= Task prompt =
Output, word for word, every line from the start of the listing down to and including the line that contains "CLIP = 20.0, 20000.0"; include nothing else.

BEGIN Record set

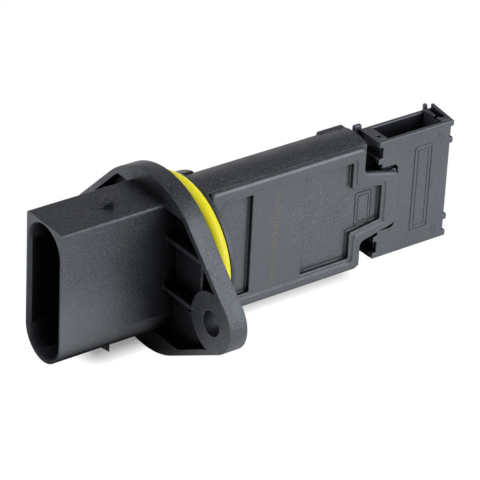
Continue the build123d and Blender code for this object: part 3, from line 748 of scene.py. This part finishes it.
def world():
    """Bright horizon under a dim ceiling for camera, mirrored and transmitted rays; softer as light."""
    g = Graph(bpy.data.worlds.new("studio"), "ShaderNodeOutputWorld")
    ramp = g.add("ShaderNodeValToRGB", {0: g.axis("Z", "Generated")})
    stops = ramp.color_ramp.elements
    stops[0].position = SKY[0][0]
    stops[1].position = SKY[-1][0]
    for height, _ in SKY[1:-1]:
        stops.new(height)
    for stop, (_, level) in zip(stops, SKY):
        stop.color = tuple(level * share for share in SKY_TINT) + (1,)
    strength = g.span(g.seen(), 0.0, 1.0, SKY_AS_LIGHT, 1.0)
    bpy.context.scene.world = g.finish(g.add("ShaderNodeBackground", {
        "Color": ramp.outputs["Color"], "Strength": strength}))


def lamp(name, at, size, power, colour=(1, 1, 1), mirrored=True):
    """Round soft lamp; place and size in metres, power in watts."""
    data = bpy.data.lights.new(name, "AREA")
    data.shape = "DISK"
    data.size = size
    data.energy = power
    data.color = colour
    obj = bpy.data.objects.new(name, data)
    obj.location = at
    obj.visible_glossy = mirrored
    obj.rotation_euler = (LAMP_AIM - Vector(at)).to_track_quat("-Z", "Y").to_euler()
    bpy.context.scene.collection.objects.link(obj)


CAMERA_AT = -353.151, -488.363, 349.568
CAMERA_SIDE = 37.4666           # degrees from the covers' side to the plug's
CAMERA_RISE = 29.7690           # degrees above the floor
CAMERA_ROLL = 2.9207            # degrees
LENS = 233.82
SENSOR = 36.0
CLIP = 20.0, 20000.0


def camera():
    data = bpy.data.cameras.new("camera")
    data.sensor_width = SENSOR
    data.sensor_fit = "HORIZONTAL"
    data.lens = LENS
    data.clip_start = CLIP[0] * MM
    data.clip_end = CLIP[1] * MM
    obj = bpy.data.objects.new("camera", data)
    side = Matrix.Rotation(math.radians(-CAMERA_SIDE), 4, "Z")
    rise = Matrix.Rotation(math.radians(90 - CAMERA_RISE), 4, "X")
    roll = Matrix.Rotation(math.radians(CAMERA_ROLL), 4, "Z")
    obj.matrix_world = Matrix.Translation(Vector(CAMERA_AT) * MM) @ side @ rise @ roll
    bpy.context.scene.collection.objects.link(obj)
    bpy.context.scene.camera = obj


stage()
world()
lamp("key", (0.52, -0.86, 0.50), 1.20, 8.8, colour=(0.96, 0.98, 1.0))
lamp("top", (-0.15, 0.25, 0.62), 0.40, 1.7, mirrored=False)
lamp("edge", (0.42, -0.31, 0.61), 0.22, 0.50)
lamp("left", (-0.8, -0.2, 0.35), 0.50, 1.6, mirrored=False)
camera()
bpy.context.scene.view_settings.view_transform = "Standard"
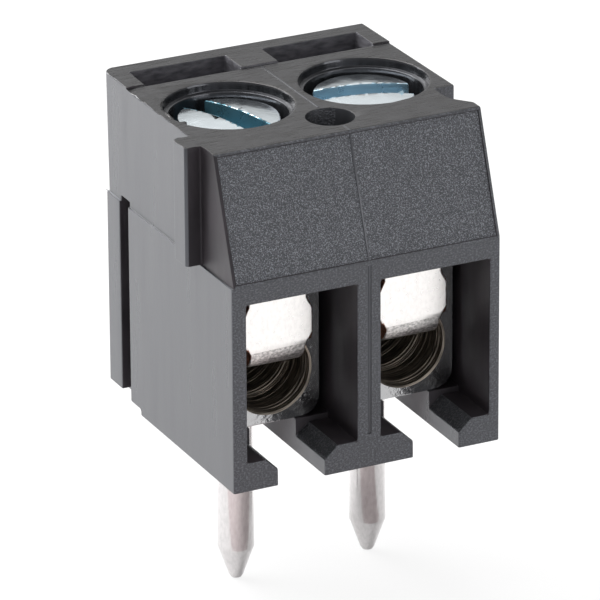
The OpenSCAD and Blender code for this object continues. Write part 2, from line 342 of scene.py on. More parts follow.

END Record set

= Worked solution =
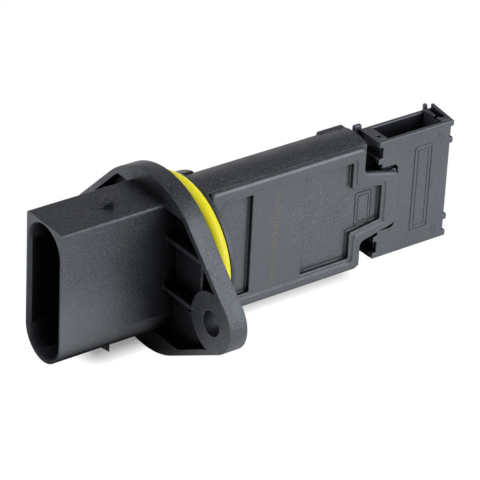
Continue the build123d and Blender code for this object: part 3, from line 748 of scene.py. This part finishes it.
def world():
    """Bright horizon under a dim ceiling for camera, mirrored and transmitted rays; softer as light."""
    g = Graph(bpy.data.worlds.new("studio"), "ShaderNodeOutputWorld")
    ramp = g.add("ShaderNodeValToRGB", {0: g.axis("Z", "Generated")})
    stops = ramp.color_ramp.elements
    stops[0].position = SKY[0][0]
    stops[1].position = SKY[-1][0]
    for height, _ in SKY[1:-1]:
        stops.new(height)
    for stop, (_, level) in zip(stops, SKY):
        stop.color = tuple(level * share for share in SKY_TINT) + (1,)
    strength = g.span(g.seen(), 0.0, 1.0, SKY_AS_LIGHT, 1.0)
    bpy.context.scene.world = g.finish(g.add("ShaderNodeBackground", {
        "Color": ramp.outputs["Color"], "Strength": strength}))


def lamp(name, at, size, power, colour=(1, 1, 1), mirrored=True):
    """Round soft lamp; place and size in metres, power in watts."""
    data = bpy.data.lights.new(name, "AREA")
    data.shape = "DISK"
    data.size = size
    data.energy = power
    data.color = colour
    obj = bpy.data.objects.new(name, data)
    obj.location = at
    obj.visible_glossy = mirrored
    obj.rotation_euler = (LAMP_AIM - Vector(at)).to_track_quat("-Z", "Y").to_euler()
    bpy.context.scene.collection.objects.link(obj)


CAMERA_AT = -353.151, -488.363, 349.568
CAMERA_SIDE = 37.4666           # degrees from the covers' side to the plug's
CAMERA_RISE = 29.7690           # degrees above the floor
CAMERA_ROLL = 2.9207            # degrees
LENS = 233.82
SENSOR = 36.0
CLIP = 20.0, 20000.0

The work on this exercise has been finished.